Plants have evolved to produce a variety of compounds that vary from one species to another. These compounds play a key role in plant survival strategies. Bitter and toxic compounds protect plants against insects and animals. Meanwhile, compounds with a good odour or coloured pigments attract pollen-carrying insects.

Among the compounds produced by plants, some substances have medicinal uses because of their physiological effects on the human body. Researchers have reported that matrine can be used as a central nervous system depressant, such as morphine, and that huperizine A can also be used as a supplement in the treatment of Alzheimer's disease. These compounds are called alkaloids, which are also metabolites produced from lysine, an amino acid, in some plant species.

How has the lysine-derived alkaloid system evolved in plants? In 2016, the Chiba University research team discovered that plants producing alkaloids derived from lysine have particular enzymes that possess bifunctional decarboxylating activity towards ornithine and lysine (lysine/ornithine decarboxylase). These enzymes were developed by a micro-mutation of the old enzyme (ornithine decarboxylase), essential for the production of polyamine used in fundamental and biological activities, such as cell division, in various organisms. These enzymes can decarboxylate and activate the amino acid lysine and then send it to the production of alkaloids in plant cells. Micromutation is crucial for the alkaloid-producing metabolism and is common for plants using lysine as a material for alkaloid production.

Since this discovery in 2016, the research team expects the micro-mutated enzyme to be a key factor in the evolution of plants to produce a certain type of alkaloid, since this mutation can only be observed in plant species producing a lysine alkaloid.

Finally, research teams from Chiba University, RIKEN and Kazusa DNA Research Institute confirmed in an article published in the Plant Journal on July 31, 2019 that alkaloids were generated by the insertion of the lysine/ornithine decarboxylating enzyme gene of Lupinus angustifolius producing lysine alkaloid derivative into Arabidopsis thaliana (A. thaliana). The team also identified the type of metabolites that were newly generated in A. thaliana, which is a model plant initially without the function of producing an alkaloid.

It is interesting to note that the research team recreated the metabolic evolution of the alkaloid-producing plant in a model plant. A. thaliana has been transformed to produce alkaloids by inserting the enzyme gene to modify metabolic flow. Expression of the gene introduced into A. thaliana resulted in the production of cadaverine (1,5-diaminopentane) from lysine, which is then metabolized by endogenous enzymes. These processes have resulted in the production of new alkaloid-like metabolites: 5-aminopentanal, 5-aminopentanoic acid and δ-valerolactam by A. thaliana.
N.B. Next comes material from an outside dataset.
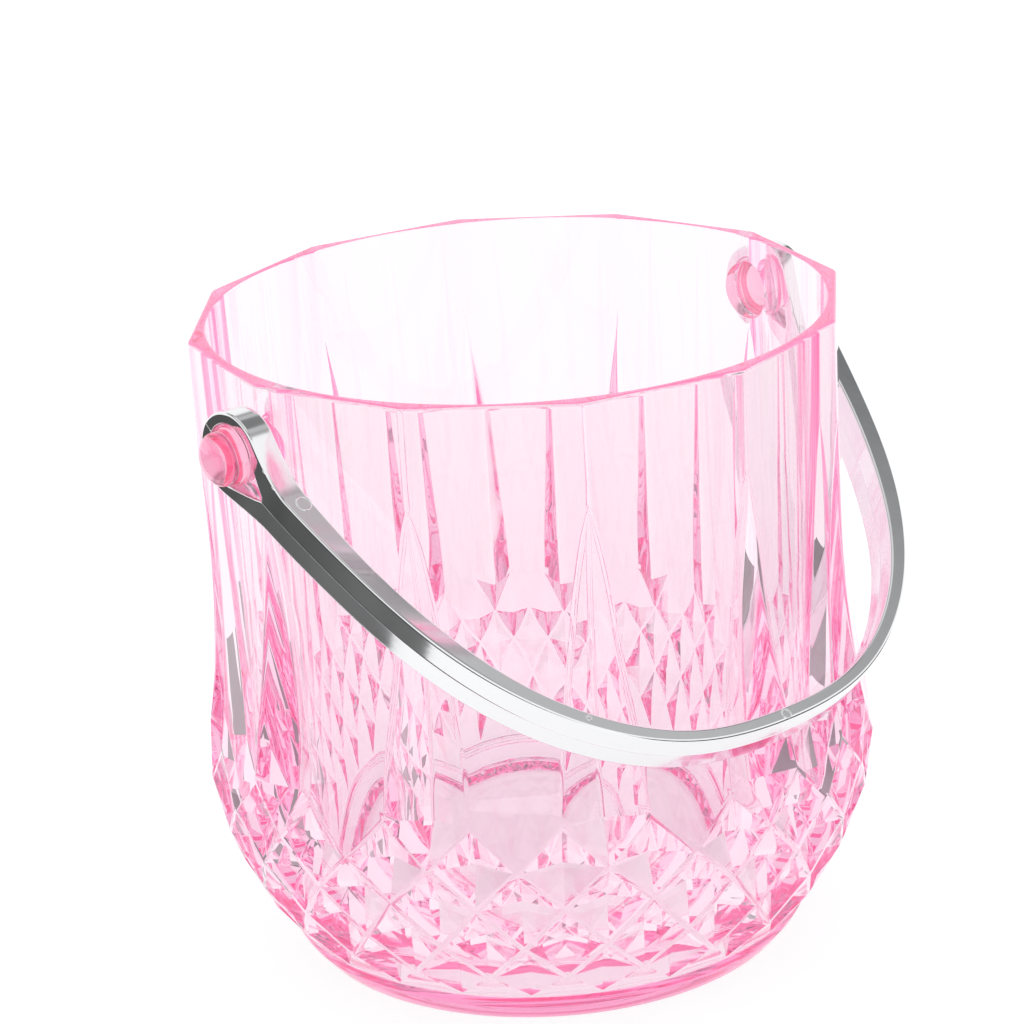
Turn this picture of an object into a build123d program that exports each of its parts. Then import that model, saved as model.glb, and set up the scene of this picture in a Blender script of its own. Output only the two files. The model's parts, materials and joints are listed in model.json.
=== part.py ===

The fact that the research team was able to identify newly generated substances by detecting changes in metabolites before and after gene introduction is a noteworthy methodological development, which is a difficult task given that plants usually contain several thousand metabolites.

"We were able to modify the metabolic flow by manipulating one of the plant's genes, and also identify the types of alkaloids generated in the cells, which is a big step for the next discovery," said Mami Yamazaki, associate professor at Chiba University, who led the experiment. "Our research has paved the way for the production of new compounds, which do not yet exist in nature, by carrying out similar genetic engineering on plants with different metabolic potentials. Such an expansion of chemical diversity is an important theme for seed development in the pharmaceutical industry."

The research team hopes that the elucidation of the metabolic mechanism in plants using the new method will stabilize the supply of medical ingredients in the coming years.